4) It is the job of the Treasury and the President, in the event we reach the debt ceiling, to prioritize our payments: again, we have the revenue to avoid default, so default only happens if the President and the Treasury Secretary refuse to prioritize. The language of the 14th amendment also requires that the President, having run up against a spending limit, meet with Congress to determine cuts to prospective spending so that the government does not exceed its debt limit as determined by Congress.
5) The attempt to demonize a “faction” of Americans who are arguing for fiscal responsibility and constitutional identity must be met with push back. We cannot shrink from this fight.
The bottom line is this: should the President acquire the power to unilaterally raise the debt limit, a key Congressional check on Executive power is obviated. And at that point, we are no longer living in a constitutional republic. The trappings of one will be maintained. But we will be living under a despot, and the progressive coup will have been completed.
What takes place after that — be it a movement within the states to hold a state convention to fight federal overreach, or something else — is anyone’s guess.

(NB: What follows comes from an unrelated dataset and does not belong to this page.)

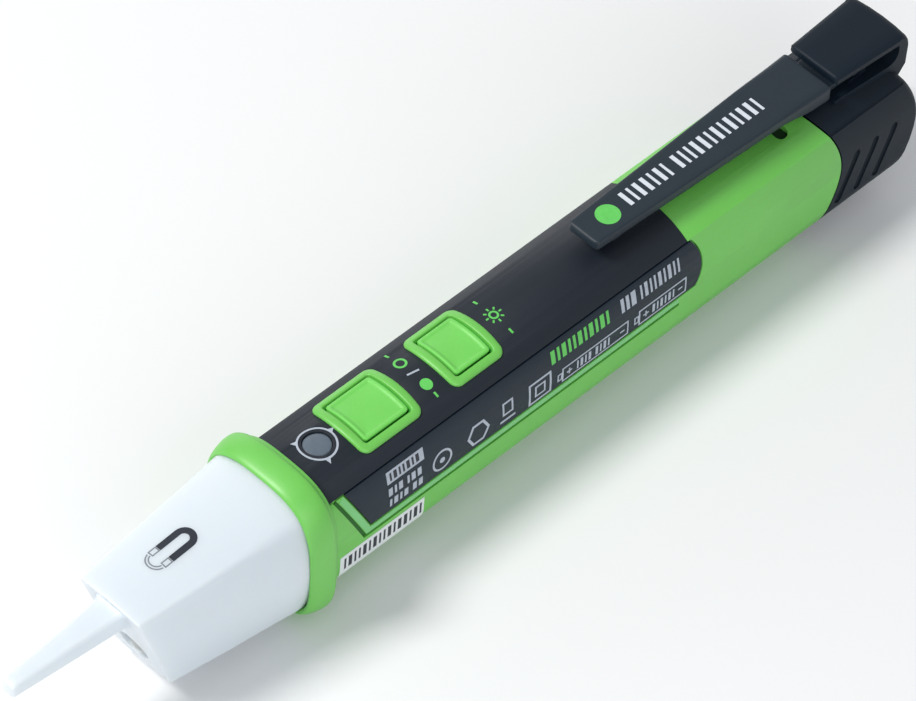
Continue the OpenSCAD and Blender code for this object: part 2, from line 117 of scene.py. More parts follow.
def shade(colour, factor):
    return tuple(c * factor for c in colour[:3]) + (1.0,)


def plastic(name, colour, rough=(0.36, 0.46), spread=0.06, grain=5200, bump=0.25, depth=0.00002,
            cloud=90, specular=0.5, **constants):
    """Moulded plastic: slight cloudiness in its colour, fine grain in its gloss and surface.

    rough holds the lowest and highest roughness, spread is how much the colour varies, grain and cloud
    are the scales of their noises, and constants are other inputs of the shader.
    """
    g = Graph(name)
    where = g.add("TexCoord").outputs["Object"]
    clouds = g.noise(where, cloud, 4.0, 0.55)
    speckle = g.noise(where, grain * 0.45, 2.0)
    tone = g.add("Mix", {"Factor": 0.3, "A": clouds, "B": speckle}, data_type="FLOAT").outputs["Result"]
    colours = g.ramp(tone, [(0.3, shade(colour, 1 - spread)), (0.7, shade(colour, 1 + spread))])
    grains = g.noise(where, grain, 3.0, 0.6)
    scuffs = g.noise(where, 420, 5.0, 0.65)
    gloss = g.add("Mix", {"Factor": 0.5, "A": grains, "B": scuffs}, data_type="FLOAT").outputs["Result"]
    relief = g.add("Bump", {"Height": grains, "Strength": bump, "Distance": depth}).outputs["Normal"]
    shader = g.add("BsdfPrincipled", {"Base Color": colours, "Roughness": g.span(gloss, *rough),
                                      "Normal": relief, "Specular IOR Level": specular, **constants})
    return g.finish(shader)


def milky(weight, radius, scale):
    """Shader inputs of a plastic that lets light in below its surface; scale is in metres."""
    return {"Subsurface Weight": weight, "Subsurface Radius": radius, "Subsurface Scale": scale}


def ink(name, colour, rough=(0.5, 0.65), spread=0.1):
    """Printed ink, finely mottled."""
    return plastic(name, colour, rough, spread, grain=6500, cloud=900)


def metal(name, colour, rough=(0.22, 0.4), streak=(60, 2400, 2400)):
    """Sheet or wire metal with fine drawing lines along x."""
    g = Graph(name)
    where = g.add("TexCoord").outputs["Object"]
    stretched = g.add("Mapping", {"Vector": where, "Scale": streak}).outputs["Vector"]
    lines = g.noise(stretched, 1.0, 4.0, 0.6)
    clouds = g.noise(where, 300, 3.0)
    colours = g.ramp(clouds, [(0.3, shade(colour, 0.9)), (0.7, colour)])
    relief = g.add("Bump", {"Height": lines, "Strength": 0.2, "Distance": 0.00001}).outputs["Normal"]
    shader = g.add("BsdfPrincipled", {"Base Color": colours, "Roughness": g.span(lines, *rough),
                                      "Normal": relief, "Metallic": 1.0})
    return g.finish(shader)


def cell_skin(name, wrap, sheet, bare=4.4):
    """Glossy wrap of a battery cell that leaves its metal ends bare within a radius in mm."""
    g = Graph(name)
    where = g.add("TexCoord").outputs["Object"]
    across = g.add("VectorMath", {0: where, 1: (0.0, 1.0, 1.0)}, operation="MULTIPLY").outputs["Vector"]
    reach = g.add("VectorMath", {0: across, 1: (0.0, 0.0, AXIS + CELL_Z * MM)}, operation="DISTANCE")
    metal_part = g.add("Math", {0: reach.outputs["Value"], 1: bare * MM}, operation="LESS_THAN").outputs[0]
    clouds = g.noise(where, 200, 4.0, 0.55)
    wraps = g.ramp(clouds, [(0.3, shade(wrap, 0.9)), (0.7, shade(wrap, 1.1))])
    sheets = g.ramp(g.noise(where, 1500, 3.0), [(0.3, shade(sheet, 0.85)), (0.7, sheet)])
    colours = g.add("MixRGB", {"Fac": metal_part, "Color1": wraps, "Color2": sheets}).outputs["Color"]
    relief = g.add("Bump", {"Height": clouds, "Strength": 0.1, "Distance": 0.00002}).outputs["Normal"]
    shader = g.add("BsdfPrincipled", {"Base Color": colours, "Roughness": g.span(clouds, 0.24, 0.4),
                                      "Metallic": metal_part, "Normal": relief})
    return g.finish(shader)


def clear(name, colour, rough=(0.05, 0.14)):
    """Clear tinted lamp plastic with faint flow marks."""
    g = Graph(name)
    where = g.add("TexCoord").outputs["Object"]
    flow = g.noise(where, 500, 3.0)
    colours = g.ramp(flow, [(0.3, shade(colour, 0.94)), (0.7, colour)])
    relief = g.add("Bump", {"Height": flow, "Strength": 0.05, "Distance": 0.00002}).outputs["Normal"]
    shader = g.add("BsdfPrincipled", {"Base Color": colours, "Roughness": g.span(flow, *rough),
                                      "Normal": relief, "Transmission Weight": 0.75, "IOR": 1.49})
    return g.finish(shader)


white_plastic = plastic("white_plastic", linear(216, 224, 230), rough=(0.34, 0.44), spread=0.012,
                        bump=0.12, **milky(0.6, (1.0, 0.95, 0.9), 0.003))
green_plastic = plastic("green_plastic", linear(108, 194, 80), rough=(0.38, 0.5), spread=0.04,
                        specular=0.75, **milky(0.12, (0.6, 1.0, 0.4), 0.0006))
button_plastic = plastic("button_plastic", linear(116, 206, 92), rough=(0.4, 0.52), spread=0.04,
                         grain=3800, bump=0.35, **milky(0.2, (0.6, 1.0, 0.4), 0.0008))
# Painted shade: dark green for the floors of the grooves beside the side panels
groove_shade_green = plastic("groove_shade_green", linear(24, 100, 20), rough=(0.55, 0.7), spread=0.08)
# Painted shade: darker green for the ledges in the gaps round the buttons
ledge_shade_green = plastic("ledge_shade_green", linear(50, 160, 38), rough=(0.5, 0.65), spread=0.06)
# Painted shade: near black green for the floor of the nail recess under the clip
recess_shade_green = plastic("recess_shade_green", linear(16, 52, 18), rough=(0.6, 0.75), spread=0.08)
border_green = plastic("border_green", linear(120, 200, 122), rough=(0.36, 0.48), spread=0.05)
black_plastic = plastic("black_plastic", linear(26, 33, 43), rough=(0.44, 0.56), spread=0.07,
                        grain=4200, bump=0.5, depth=0.00003, specular=0.4)
panel_plastic = plastic("panel_plastic", linear(16, 32, 46), rough=(0.42, 0.52), spread=0.06,
                        grain=4200, bump=0.4, depth=0.00003, specular=0.3)
cap_plastic = plastic("cap_plastic", linear(12, 26, 38), rough=(0.48, 0.62), spread=0.08,
                      grain=3600, bump=0.6, depth=0.00003, specular=0.28)
clip_plastic = plastic("clip_plastic", linear(30, 42, 52), rough=(0.44, 0.56), spread=0.07,
                       grain=3600, bump=0.5, depth=0.00003, specular=0.45)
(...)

But what is inarguable at that point is this: the “good man” Obama will have completed his “fundamental transformation,” and those who gave him aid and cover are complicit in the overthrow of the US as founded.
Honestly, if I could find a 300-million-person mailing list, I’d send this post out to everyone on it.
But alas, I’m not the IRS or the NSA. So you all are going to have to teach your friends, acquaintances, family members, etc., about what is going on, and you’re going to have to show them how to identify and rebuke the sophistry of the academics, the media, and the administration — as well as complicit statist Republicans — if we have any chance of resisting what is essentially the move that will end the republic as founded.
(For more on all this — including a rebuke to those “nuanced” GOPers who have insisted that Obama the man is not bad, rather his policies are — download Mark Levin’s Oct 3 podcast.)